His artistry from the 1950s onward put him among fewer than two dozen EGOT recipients as of this writing in 2023 for winning Emmy, Grammy, Oscar and Tony awards for achievements in television, recording, film and Broadway theater. He recorded in genres from blues, folk, gospel, show tunes, jazz and American standards. He recorded two live albums at Carnegie Hall, performed at President John F. Kennedy’s 1961 inaugural and included harmonica player Bob Dylan on his 1962 LP “Midnight Special.”
He became friends with Martin Luther King Jr. and was deeply involved in the struggle for Black civil rights in a dangerous time. “For Martin the tenets of nonviolence aligned with his deep religious faith — and that I would struggle with, for unlike Martin, I questioned the honesty of the church and the existence of God. We’d talk a lot about that.” (Ibid., My Song) It was a time for strange bedfellows, as exemplified by Belafonte and actor Charlton Heston standing side by side at King’s massive march in 1963 on Washington, D.C.
Though he frequented churches during this period and later, it wasn’t about religion. “He’s not a believer, never was,” wrote author Jeff Sharlet, who interviewed Belafonte at age 84. “For him it’s political. He can’t forgive the church the slave catechism taught by traders of the flesh. … Every spiritual he sang on TV or in a concert hall was a message about this world, not the next. (Undertow: Scenes From a Slow Civil War, 2023)
The title track of his 1977 album “Turn the World Around” won plaudits after it was featured on “The Muppet Show” in 1979. He had discovered the song in the African nation of Guinea and the album was only released overseas. (“Water make the river/River wash the mountain/Fire make the sunlight/Turn the world around.”) He performed it at Jim Henson’s 1990 memorial, and in 2005 it was included in the official hymnal supplement of the Unitarian Universalist Association’s “Singing the Journey.”

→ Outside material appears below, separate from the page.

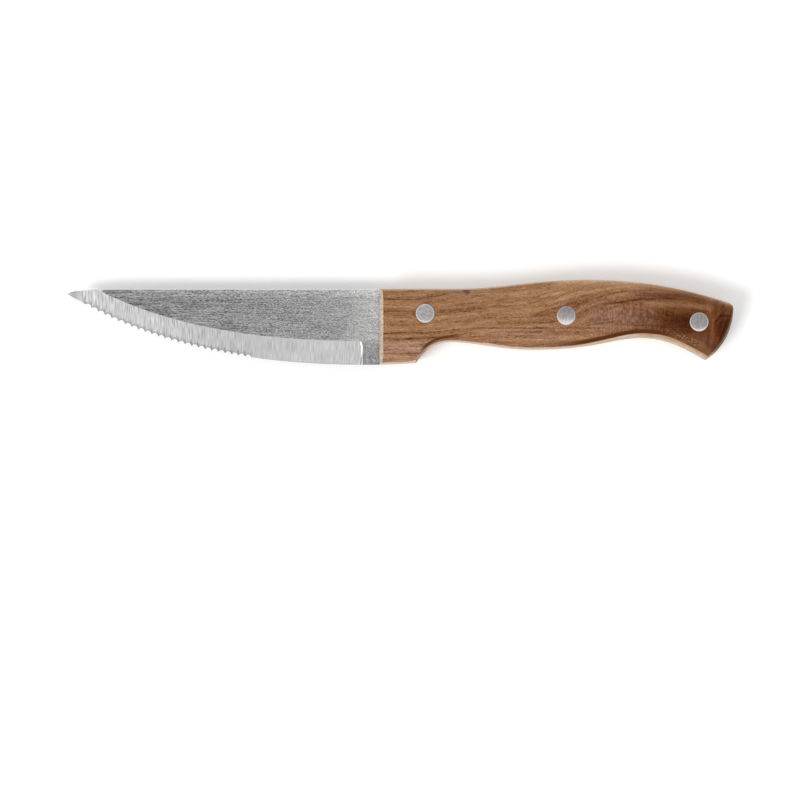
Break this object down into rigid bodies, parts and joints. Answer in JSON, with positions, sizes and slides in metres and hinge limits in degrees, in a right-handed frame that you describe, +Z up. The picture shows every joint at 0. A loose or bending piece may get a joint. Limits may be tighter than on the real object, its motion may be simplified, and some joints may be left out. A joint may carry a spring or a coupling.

He always credited his mother as a primary inspiration for his activism, with her words during his youth: “Don’t ever let injustice go by unchallenged.” (National Catholic Reporter, April 27, 2023) He died at age 96 from congestive heart failure at home in Manhattan, N.Y. (D. 2023)
PHOTO: At Meyerhoff Symphony Hall in Baltimore in 1996; © copyright John Mathew Smith under CC 2.0.
“To me, faith as practiced all around me was blindly tied to religion, and religion was preachers in Harlem and Jamaica passing the hat for Jesus and driving off in fancy cars. It was nuns invoking the Christian spirit and rapping my knuckles with sticks. It was priests blessing Italian troops on the newsreels, sending them off to slaughter defenseless Ethiopians. I failed to see any good in the hypocrisy of that.”